The strain isn't limited to fighters and bombers. The Air Force's tanker, airlift, and intelligence fleets are also aging, with recapitalization programs facing similar delays and cost pressures.

The Air Force expects its aircraft fleet to keep shrinking amid budget uncertainty; however, leaders argue that new stealth, strike, and electronic warfare capabilities could partly make up for fewer planes.

China's air force on the rise

A U.S. Air Force B-1 Lancer from the 28th Bomb Wing, Ellsworth Air Force Base, S.D. took part in US airstrikes over Iraq and Syria on Feb. 2.

US military leaders have pointed to China as America's pacing challenge. Staff Sgt. Jesenia Landaverde/US Air Force

US air power problems come as rival China's air force is expanding rapidly, building new aircraft, modernizing its fleet, and investing heavily in uncrewed systems.

According to the Pentagon's 2024 report on China's military, the People's Liberation Army Air Force (PLAAF) and Navy together field about 2,400 combat aircraft, including fighters and bombers. Most are fourth-generation planes, like the US, but Beijing is also fielding fifth-generation J-20 stealth fighters, upgrading them, and developing at least two sixth-generation designs expected in the early 2030s. The US is, likewise, pursuing a sixth-gen fighter on top of efforts to upgrade its advanced fifth-gen jets. There's a clear capability race underway.

The growing numbers and capabilities of China's air force have long troubled US military leaders.
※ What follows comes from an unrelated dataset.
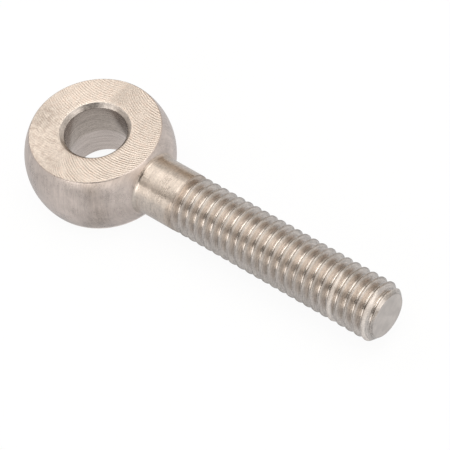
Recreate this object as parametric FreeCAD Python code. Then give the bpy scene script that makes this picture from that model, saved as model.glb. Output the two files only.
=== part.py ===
"""Swing bolt with a ball eye, turned and milled from one bar.

Millimetres. The origin is the middle of the eye, where the bore's axis crosses the shank's axis.
+Z is along the bore and +X runs along the shank to the threaded tip.
"""

import FreeCAD, Part

import math
import os

from FreeCAD import Vector

# The eye: a ball with two milled flats and a bore across the shank
BALL_DIAMETER = 15.0
EYE_THICKNESS = 7.2
BORE_DIAMETER = 6.3
BORE_CHAMFER = 0.4

# The shank: a plain neck out of the ball, then the threaded length up to the tip
NECK_DIAMETER = 6.0
NECK_FILLET = 0.4
THREAD_START = 11.2  # from the bore's axis to the end of the plain neck
REACH = 35.3  # from the bore's axis to the tip's end face
TIP_CHAMFER = 0.7

# The thread: M6 x 1, right-hand, with a V groove as deep as the real one between sharp crests
THREAD_DIAMETER = 5.97
THREAD_PITCH = 1.0
THREAD_DEPTH = THREAD_PITCH * math.sqrt(3) / 2 * 17 / 24  # the metric thread's depth for its pitch
GROOVE_PLACE = 0.27  # from the bore's axis, less whole pitches, to the groove under the shank

OVERLAP = 0.2  # how far a shape runs on inside the one that it joins, or past the one that it trims

CENTRE = Vector(0, 0, 0)
X_AXIS = Vector(1, 0, 0)
Y_AXIS = Vector(0, 1, 0)
Z_AXIS = Vector(0, 0, 1)


def revolved(edges, axis):
    """A solid of revolution about an axis through the origin, from a closed outline of edges."""
    return Part.Face(Part.Wire(edges)).revolve(CENTRE, axis, 360)


def straight_edges(points):
    """The straight edges that join the points in order and close on the first."""
    return [Part.makeLine(a, b) for a, b in zip(points, points[1:] + points[:1])]


def round_edge(centre, start, end):
    """An arc in the XY plane between two points, as a Bezier curve: it turns into far fewer facets than a torus."""
    first, last = start - centre, end - centre
    handle = 4 / 3 * math.tan(first.getAngle(last) / 4)
    way = 1 if first.cross(last).z > 0 else -1
    curve = Part.BezierCurve()
    curve.setPoles(
        [
            start,
            start + Z_AXIS.cross(first) * handle * way,
            end - Z_AXIS.cross(last) * handle * way,
            end,
        ]
    )
    return curve.toShape()


def milled_ball():
    """The ball between its two flats. The flats are parallel and the same distance from the shank's axis."""
    ball = Part.makeSphere(BALL_DIAMETER / 2)
    corner = Vector(-BALL_DIAMETER, -BALL_DIAMETER, -EYE_THICKNESS / 2)
    between_flats = Part.makeBox(2 * BALL_DIAMETER, 2 * BALL_DIAMETER, EYE_THICKNESS, corner)
    return ball.common(between_flats)


def filleted_neck():
    """The plain neck, with the concave ring that blends it into the ball.

    The ring's arc touches the neck's wall and the ball, so its centre is one fillet radius off both.
    A 45 degree cone past the neck's end closes the thread's groove there.
    """
    ball_radius = BALL_DIAMETER / 2
    neck_radius = NECK_DIAMETER / 2
    arc_height = neck_radius + NECK_FILLET
    arc_x = math.sqrt((ball_radius + NECK_FILLET) ** 2 - arc_height**2)
    arc_centre = Vector(arc_x, arc_height, 0)
    on_ball = arc_centre * (ball_radius / (ball_radius + NECK_FILLET))
    on_neck = Vector(arc_x, neck_radius, 0)
    neck_end = Vector(THREAD_START, neck_radius, 0)
    cone_radius = THREAD_DIAMETER / 2 - THREAD_DEPTH - OVERLAP
    cone_end = Vector(THREAD_START + neck_radius - cone_radius, cone_radius, 0)
    foot = Vector(cone_end.x, 0, 0)
    return revolved(
        [
            Part.makeLine(CENTRE, on_ball),
            round_edge(arc_centre, on_ball, on_neck),
            Part.makeLine(on_neck, neck_end),
            Part.makeLine(neck_end, cone_end),
            Part.makeLine(cone_end, foot),
            Part.makeLine(foot, CENTRE),
        ],
        X_AXIS,
    )


def helix(radius, along):
    """One right-hand turn about the shank's axis, from the underside at that distance along the shank."""
    turn = Part.makeHelix(THREAD_PITCH, THREAD_PITCH, radius)
    turn.rotate(CENTRE, Y_AXIS, 90)
    turn.translate(Vector(along, 0, 0))
    return turn.Edges[0]


def endless_thread():
    """The threaded bar before it is trimmed. It runs past both ends of the threaded length.

    Each turn is two flanks, ruled from a crest to the root and on to the next crest. Each end is closed
    by the section of one turn and by a face that winds from the crest to the axis.
    """
    crest = THREAD_DIAMETER / 2
    root = crest - THREAD_DEPTH
    before = math.floor((THREAD_START - GROOVE_PLACE) / THREAD_PITCH) - 1
    first = (before - 0.5) * THREAD_PITCH + GROOVE_PLACE
    turns = math.ceil((REACH - first) / THREAD_PITCH) + 1
    last = first + turns * THREAD_PITCH
    crests = [helix(crest, first + turn * THREAD_PITCH) for turn in range(turns + 1)]
    roots = [helix(root, first + (turn + 0.5) * THREAD_PITCH) for turn in range(turns)]
    faces = []
    for turn, groove in enumerate(roots):
        faces.append(Part.makeRuledSurface(crests[turn], groove))
        faces.append(Part.makeRuledSurface(groove, crests[turn + 1]))
    for along, lead in ((first, crests[0]), (last, crests[-1])):
        section = [
            Vector(along, 0, 0),
            Vector(along, 0, -crest),
            Vector(along + THREAD_PITCH / 2, 0, -root),
            Vector(along + THREAD_PITCH, 0, -crest),
            Vector(along + THREAD_PITCH, 0, 0),
        ]
        faces.append(Part.Face(Part.Wire(straight_edges(section))))
        faces.append(Part.makeRuledSurface(lead, Part.makeLine(section[0], section[-1])))
    skin = Part.makeShell(faces)
    skin.sewShape()
    bar = Part.makeSolid(skin)
    if bar.Volume < 0:
        bar.reverse()
    return bar


def threaded_length():
    """The thread from the neck's end to the tip, with the tip's chamfer."""
    radius = THREAD_DIAMETER / 2
    room = revolved(
        straight_edges(
            [
                Vector(THREAD_START, 0, 0),
                Vector(THREAD_START, radius + OVERLAP, 0),
                Vector(REACH - TIP_CHAMFER - OVERLAP, radius + OVERLAP, 0),
                Vector(REACH, radius - TIP_CHAMFER, 0),
                Vector(REACH, 0, 0),
            ]
        ),
        X_AXIS,
    )
    return endless_thread().common(room)


def chamfered_bore():
    """The space of the bore and its two chamfers. Each chamfer's cone runs on past its flat."""
    radius = BORE_DIAMETER / 2
    half = EYE_THICKNESS / 2
    past = half + BORE_CHAMFER
    cone_foot = half - BORE_CHAMFER
    wide = radius + 2 * BORE_CHAMFER
    return revolved(
        straight_edges(
            [
                Vector(0, 0, -past),
                Vector(wide, 0, -past),
                Vector(radius, 0, -cone_foot),
                Vector(radius, 0, cone_foot),
                Vector(wide, 0, past),
                Vector(0, 0, past),
            ]
        ),
        Z_AXIS,
    )


def eye_bolt():
    blank = milled_ball().fuse([filleted_neck(), threaded_length()])
    return blank.cut(chamfered_bore()).removeSplitter()


os.makedirs("parts", exist_ok=True)
bolt = eye_bolt()
bolt.exportStep("parts/eye_bolt.step")
print("solids", len(bolt.Solids), "valid", bolt.isValid(), "volume", round(bolt.Volume, 1), "mm3")
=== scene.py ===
import math

import bmesh
import bpy
import numpy as np
from mathutils import Matrix, Vector


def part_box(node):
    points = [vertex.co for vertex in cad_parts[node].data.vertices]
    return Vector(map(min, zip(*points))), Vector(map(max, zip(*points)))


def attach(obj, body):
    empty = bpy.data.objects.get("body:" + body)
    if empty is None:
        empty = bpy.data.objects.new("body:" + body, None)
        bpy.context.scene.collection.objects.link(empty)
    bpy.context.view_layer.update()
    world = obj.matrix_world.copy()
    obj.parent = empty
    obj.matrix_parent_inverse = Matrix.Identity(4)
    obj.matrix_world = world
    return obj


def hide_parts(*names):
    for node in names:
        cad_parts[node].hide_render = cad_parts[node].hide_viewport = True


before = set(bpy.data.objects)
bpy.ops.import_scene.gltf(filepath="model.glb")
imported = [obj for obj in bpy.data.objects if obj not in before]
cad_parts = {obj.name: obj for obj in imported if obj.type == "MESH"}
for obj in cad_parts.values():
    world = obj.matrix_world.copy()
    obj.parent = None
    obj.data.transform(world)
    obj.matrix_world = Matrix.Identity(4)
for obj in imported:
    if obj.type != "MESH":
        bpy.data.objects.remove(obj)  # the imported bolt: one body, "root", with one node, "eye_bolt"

bl_info = {
    "name": "Ball-eye swing bolt",
    "version": (1, 0, 0),
    "blender": (4, 5, 0),
    "location": "3D View > Sidebar > Eye bolt",
    "description": "Builds a turned and threaded eye bolt, its steel finishes and a small studio",
    "category": "Object",
}

NODE = "eye_bolt"
MM = 0.001  # the meshes are made in millimetres and scaled to metres at the end
LOWEST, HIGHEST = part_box(NODE)

# The camera stands where the photograph was taken from
AIM = (12.392, 3.121, -5.999)  # millimetres, in the bolt's frame
DISTANCE = 0.28378  # metres
AZIMUTH = 47.292  # degrees, from the -Y side towards +X
ELEVATION = 51.507  # degrees
ROLL = 10.755  # degrees
LENS = 230.5  # millimetres
SENSOR = 36.0  # millimetres
CLIPS = (0.01, 10.0)  # metres

# How finely the meshes are made
EYE_COLUMNS = 216
SHANK_COLUMNS = 120
SHEET_COLUMNS = 96
WALL_ROWS = 9  # along half of the bore's wall
FLAT_ROWS = 9
BALL_ROWS = 25  # from the ball's middle to the rim of a flat
FILLET_ROWS = 9
NECK_ROWS = 16
SHARP_ANGLE = 24.0  # degrees between two faces, above which their edge isn't shaded smooth

# Small forms, in millimetres
DULLED_EDGE = 0.02  # how far the edges of the bore's chamfers are broken
FOOT = ((5.0, 0.9), (6.4, 0.95))  # inside the ball: places along the shank, and shares of the neck's radius
FOOT_INSET = (0.15, 0.03)  # from the fillet's edge to the foot: along the shank, and towards its axis
FILLET_PROUD = 0.004  # how far the fillet's edge stands out of the ball, so that the two solids cross
END_RINGS = (0.96, 0.7, 0.4, 0.15)  # rings of points on the end face, as shares of its radius

# The thread. Places along it are in pitches from the bore's axis, and are those on the +Y side. From there
# each helix moves on by one pitch in a turn from +Y towards +Z
GROOVE_PLACE = 0.51  # the middle of a groove, less whole pitches
ROW_PLACES = (0.065, 0.125, 0.21, 0.29, 0.37, 0.43, 0.4475)  # rows of points on both sides of that middle
SNAP = 0.012  # a row that ends closer than this to an end ring joins it, in pitches
GROOVE_START = 0.1  # where the first groove starts, in millimetres past the neck's end
GROOVE_START_SLOPE = 2.0

# Two crests near the tip were left wide, with a bevel on the tip's side
BEVEL_PLACES = (29.9575, 33.9575)  # where each bevel starts
BEVEL_WIDTH = 0.25  # in pitches
BEVEL_SLOPE = 1.07
BEVEL_FADE = (85.0, 110.0, 205.0, 230.0)  # degrees from +Y: it starts, is full up to the third, and ends
BEVEL_SOFT = (0.08, 0.03)  # in pitches, how softly its tone starts and ends

# The face mill went along Y in two passes. Places across the flats and sizes, in millimetres
MILLING_SEAM = -1.45
MILLING_CENTRES = (-3.1, 3.7)
MILLING_WANDER = 0.22  # how far the marks stray from their circles
FACING_FEED = 0.17  # from one ring on the end face to the next

# How each surface's colour differs from the steel's own where it is clean, and the browner tone that it
# takes in
# # blots on the flats and where the ball and the shank are darker, much of that painted shade
NECK_TONE = (0.925, 0.90, 0.865)
BALL_TONE = (0.885, 0.845, 0.835)
BALL_TONE_WHERE_DARKER = (0.90, 0.84, 0.805)
THREAD_TONE = (0.98, 0.99, 0.995)
SHANK_TONE_WHERE_DARKER = (1.00, 0.93, 0.86)
MILLED_TONE = (1.06, 1.035, 1.0)
STAINED_MILLED_TONE = (1.09, 1.02, 0.97)
FACED_TONE = (1.03, 1.04, 1.05)
BORE_TONE = (0.60, 0.58, 0.57)
LOWER_BORE_TONE = (0.74, 0.72, 0.73)

# Paler and darker bands. Each has its middle, how far from it the band is full, where it ends, all in
# millimetres, and the change
NECK_STEP = (8.5, 0.0, 0.06, 1.0)  # a step that the lathe tool left round the neck, placed by X
NECK_LIGHT_LINE = (-1.87, 0.1, 0.75, 0.24)  # a line of painted light along the neck, placed by Y
LIT_TOP_BAND = (-0.65, 0.3, 1.1, 0.11)  # a band of painted light along the top of the thread, placed by Y
SEAM_RIDGE = (MILLING_SEAM - 0.15, 0.0, 0.45, 0.06)  # between the two passes of the face mill, placed by X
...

In April Adm. Samuel Paparo, the head of US Indo-Pacific Command, told Congress that China is making fighters at a rate of 1.2 to 1 over the US. He also gave China "high marks" in its ability to prevent the US from achieving air superiority within the first island chain, a strategic arc of territory stretching from Japan through Taiwan to the Philippines.

In a conflict, neither side would likely be able to dominate the skies completely. Experts and former Air Force leaders have said that future fights are more likely to be defined by short windows of air control, with space, cyber, electronic warfare, and information operations playing a decisive role, a far cry from the uncontested air dominance the US once enjoyed.